Five days later, under extreme pressure, the Greys moved back to Dublin.
The court found that a member of the gardaí leaked the details of the O'Donoghue story to Conor Keane, the author of the report. Any number of gardaí could have been responsible for the leak.
Any officers in possession of the information faced a stark dilemma. There was a rapist in Ballybunion, whom it was believed was likely to offend again. (As it happens, he eventually did, and is now serving another long sentence. ) What to do? If an officer lived in the town, he would know women potentially at risk. If his family or friends were among those who swelled the town's population from 2,000 to 5,000 in the summer, he would also have been worried. If he had friends or relatives living there permanently, a similar concern arose. If a female officer had access to the information, her fears would have been even more immediate.
Members of the force routinely leak information to journalists about crime and criminals, but this type of case was different. The offender - and the Greys with whom he was staying - were entitled to their constitutional rights. But primal instincts of protection are not easily dismissed by individuals, even if they run counter to a duty to serve and protect society as a whole.
Giving evidence, the district superintendent Michael Maher said passing on details of the presence of a sex offender in the area to neighbours could create hysteria and lead to vigilantism.
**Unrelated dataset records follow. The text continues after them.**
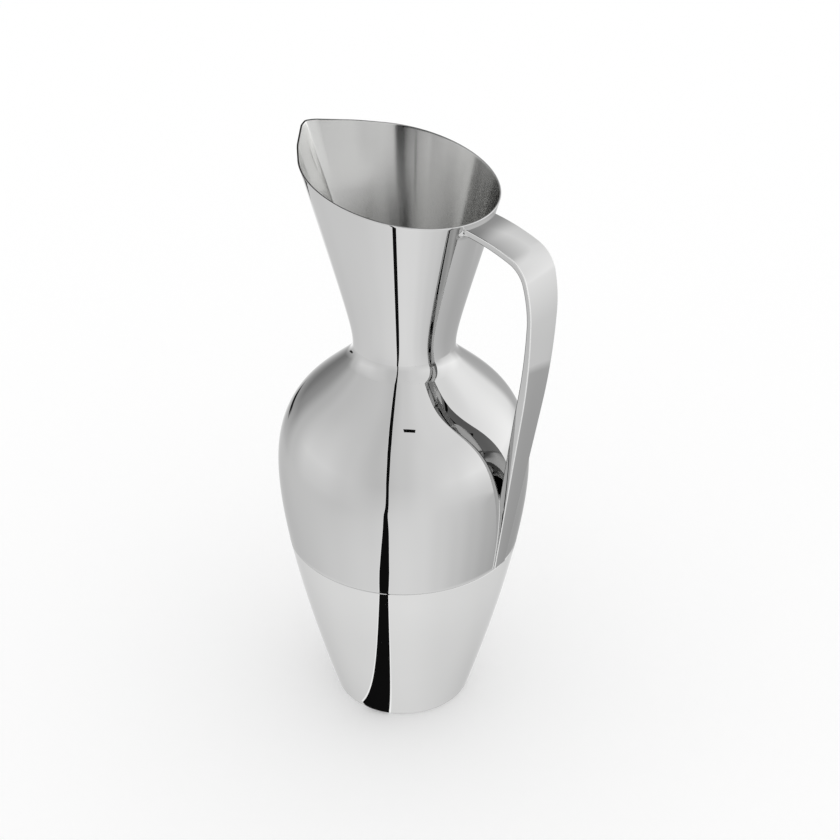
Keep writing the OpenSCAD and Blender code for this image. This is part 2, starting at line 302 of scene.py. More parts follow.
def lathe_tree():
    tree, given = new_tree("lathe", [("Steps Round", "Int"), ("Material", "Material")])
    rows = wire_from(tree, "GeometryNodeAttributeDomainSize", {"Geometry": given["Geometry"]},
                     "Point Count")
    grid, column, row = grid_places(tree, given["Steps Round"] + 1, rows)
    position = wire_from(tree, "GeometryNodeInputPosition")
    # the kind of data is set before the sockets are plugged, because it decides their kind too
    looked_up = wire_from(tree, "GeometryNodeSampleIndex",
                          {"Geometry": given["Geometry"], "Value": position, "Index": row},
                          data_type="FLOAT_VECTOR", clamp=True)
    reach, _, height = axes(looked_up)
    angle = column / given["Steps Round"] * (2 * pi)
    finish_tree(tree, grid, reach, angle, height, given["Material"])
    return tree


LATHE = lathe_tree()
print("lathe tree:", len(LATHE.nodes), "nodes")

# %% [markdown]
# A tree is run by a modifier. Its inputs are set by the sockets' identifiers, then the evaluated
# result is kept as a plain mesh, so that nothing live is left on the piece. Corners sharper than a
# fixed angle are marked, because a rim or a lip has to break the reflection cleanly.

# %% Run a tree and keep its mesh
SHARP = radians(38)
STEPS_ROUND = 360


def new_object(name, mesh):
    thing = bpy.data.objects.new(name, mesh)
    bpy.context.collection.objects.link(thing)
    return thing


def run_tree(thing, tree, values):
    """Gives the object a Geometry Nodes modifier with its named inputs set."""
    modifier = thing.modifiers.new(tree.name, "NODES")
    modifier.node_group = tree
    names = {item.name: item.identifier for item in tree.interface.items_tree
             if item.in_out == "INPUT"}
    for title, value in values.items():
        modifier[names[title]] = value


def keep_mesh(thing):
    """Swaps the live modifiers for the plain mesh that they make."""
    graph = bpy.context.evaluated_depsgraph_get()
    mesh = bpy.data.meshes.new_from_object(thing.evaluated_get(graph), depsgraph=graph)
    thing.modifiers.clear()
    thing.data = mesh
    mesh.name = thing.name
    mesh.polygons.foreach_set("use_smooth", [True] * len(mesh.polygons))
    mesh.set_sharp_from_angle(angle=SHARP)
    print(thing.name, len(mesh.polygons), "faces")
    return thing


def turned_piece(name, outline, material, closed=False):
    """A shell turned from an outline in millimetres; closed outlines come back to their start."""
    points = list(outline) + ([outline[0]] if closed else [])
    mesh = bpy.data.meshes.new(name)
    mesh.from_pydata([(p.x * MM, 0, p.y * MM) for p in points],
                     [(i, i + 1) for i in range(len(points) - 1)], [])
    thing = new_object(name, mesh)
    run_tree(thing, LATHE, {"Steps Round": STEPS_ROUND, "Material": material})
    return keep_mesh(thing)


def settle(piece, node):
    """Ties a finished piece to the body and hides the CAD node that it stands for."""
    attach(piece, "root")
    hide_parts(node)


# %% [markdown]
# ## Finishes
# All the steel is the same metal, and its finish changes from place to place. The upper body, neck
# and handle are buffed to a mirror, the cup is a touch hazier and paler, and the inside of the
# mouth keeps the fine rings of the lathe. Cut edges are ground, so the rim and the strap's edges
# scatter more. A real finish is never quite even, so faint buffing marks run round the axis in the
# roughness and soft clouds in the colour. One function makes all the finishes, so that they stay
# one metal.

# %% Steel
CLOUD_SCALE = 18.0  # the clouds are about 5 cm across
CLOUD_DEPTH = 0.015  # how much they change the colour either way
TURN_SHARE = 0.004  # how little the marks change round the axis, so that they are long
MARK_DEPTH = 0.02 * MM


def steel(name, colour, rough, marks, brushing=0.0, lines=900.0, edge=0.75, shade_by=None):
    """Polished steel: marks is how strongly the buffing lines show in the roughness, brushing how
    deep they are cut, lines how fine they are, edge how bright the steel is where it is seen
    almost along its surface, and shade_by a rule that makes it paler or darker by place."""
    material = bpy.data.materials.new(name)
    material.use_nodes = True
    tree = material.node_tree
    shader = tree.nodes["Principled BSDF"]
    shader.inputs["Metallic"].default_value = 1.0
    shader.inputs["Specular Tint"].default_value = (edge, edge, edge, 1)
    place = wire_from(tree, "ShaderNodeTexCoord", output="Object")
    x, y, z = axes(place)
    round_axis = wire_from(tree, "ShaderNodeCombineXYZ", {
        "X": y.sum("ARCTAN2", x) * TURN_SHARE, "Y": long_side(x, y), "Z": z})
    fine_lines = wire_from(tree, "ShaderNodeTexNoise",
                           {"Vector": round_axis, "Scale": lines, "Detail": 3.0})
    clouds = wire_from(tree, "ShaderNodeTexNoise",
                       {"Vector": place, "Scale": CLOUD_SCALE, "Detail": 2.0})
    roughness = (fine_lines - 0.5) * marks + (clouds - 0.5) * (marks * 0.6) + rough
    plug(tree, roughness.sum("MAXIMUM", 0.0), shader.inputs["Roughness"])
    ramp = step_node(tree, "ShaderNodeValToRGB", {"Fac": clouds})
    for stop, spot, side in zip(ramp.color_ramp.elements, (0.3, 0.7), (-1, 1)):
        stop.position = spot
        stop.color = (*[c * (1 + side * CLOUD_DEPTH) for c in colour], 1)
    tone = wire_from(tree, "ShaderNodeVectorMath",
                     {"Vector": Wire(tree, ramp.outputs[0]),
                      "Scale": shade_by(x, y, z) if shade_by else 1.0}, operation="SCALE")
    plug(tree, tone, shader.inputs["Base Color"])
    if brushing:
        bump = wire_from(tree, "ShaderNodeBump",
                         {"Height": fine_lines, "Strength": brushing, "Distance": MARK_DEPTH})
        plug(tree, bump, shader.inputs["Normal"])
        # rings round the axis spread the light up and down, so the long axis is turned upright
        shader.inputs["Anisotropic"].default_value = 1.0
        shader.inputs["Anisotropic Rotation"].default_value = 0.25
        tangent = wire_from(tree, "ShaderNodeTangent", direction_type="RADIAL", axis="Z")
        plug(tree, tangent, shader.inputs["Tangent"])
    print(name, "colour", colour, "roughness", rough)
    return material


# %% [markdown]
# Two of the finishes change from place to place by a rule. Each rule gets the place in metres and
# gives the share of the steel's colour that is left there. The satin's rule paints shade deep down
# in the neck and light beside the spout's fold.

# %% The finishes of this pitcher
DARK_RIM_WAY = radians(50)  # the way, from the spout, that the darkest part of the rim faces
# the painted shade in the neck is full below the first height and gone above the second
PAINTED_SHADE_FULL_BELOW, PAINTED_SHADE_GONE_ABOVE = 226 * MM, 246 * MM  # heights inside the neck
# the painted light beside the spout's fold grows between these distances
PAINTED_LIGHT_FROM, PAINTED_LIGHT_FULL_AT = 30 * MM, 42 * MM  # distances from the axis towards the spout


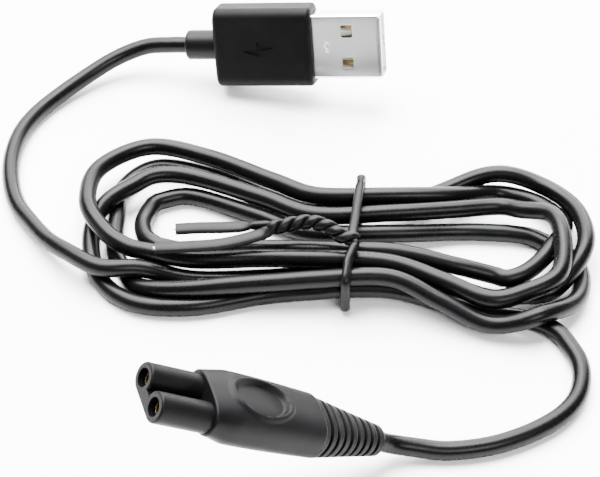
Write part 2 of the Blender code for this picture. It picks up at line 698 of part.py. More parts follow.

It might, he said, result "in a bigger crime on your hands than what you were trying to prevent". He had not leaked the information, and he wasn't aware of any garda who did.
When the Greys moved back to Dublin, they were provided with B&B accommodation for six months. They slept in a single room and were required to leave the premises between 10am and 5pm. They often sat out the day in their car, surviving on takeaway meals and loitering in fastfood restaurants. Phyllis Grey suffered depression, and made one suicide attempt.
Her psychiatrist was of the view that "a significant emotional scar will remain which will render her vulnerable to further depressive episodes". She also suffered post-traumatic stress which was finally resolved early last year.
Inform Since the Ballybunion episode, a new law has been in force that compels released sex offenders to inform the local superintendent of their presence in an area. In the UK, the law goes further, allowing state or local authority figures to also have access to this information. In the US, the socalled Megan's law makes it permissible for members of the public to obtain these details. As a result there have been incidents of vigilantism in both those jurisdictions.
While the law is now developed to keep tabs on released offenders, its policing remains difficult. The treatment regime for sex offenders also leaves a lot to be desired. A comprehensive system of assessing the risk of re-offending, and attempting to minimise that risk, does not operate to any proper standards.
On Wednesday, Phyllis Grey thanked the family's friends in Dublin and in Kerry for their support over the seven years since they were effectively driven out of Ballybunion.
The verdict represents a closure of sorts for them. Later that day, on a radio phone-in, a woman pointed out that O'Donoghue's primary victims are unlikely to ever arrive at their own closure.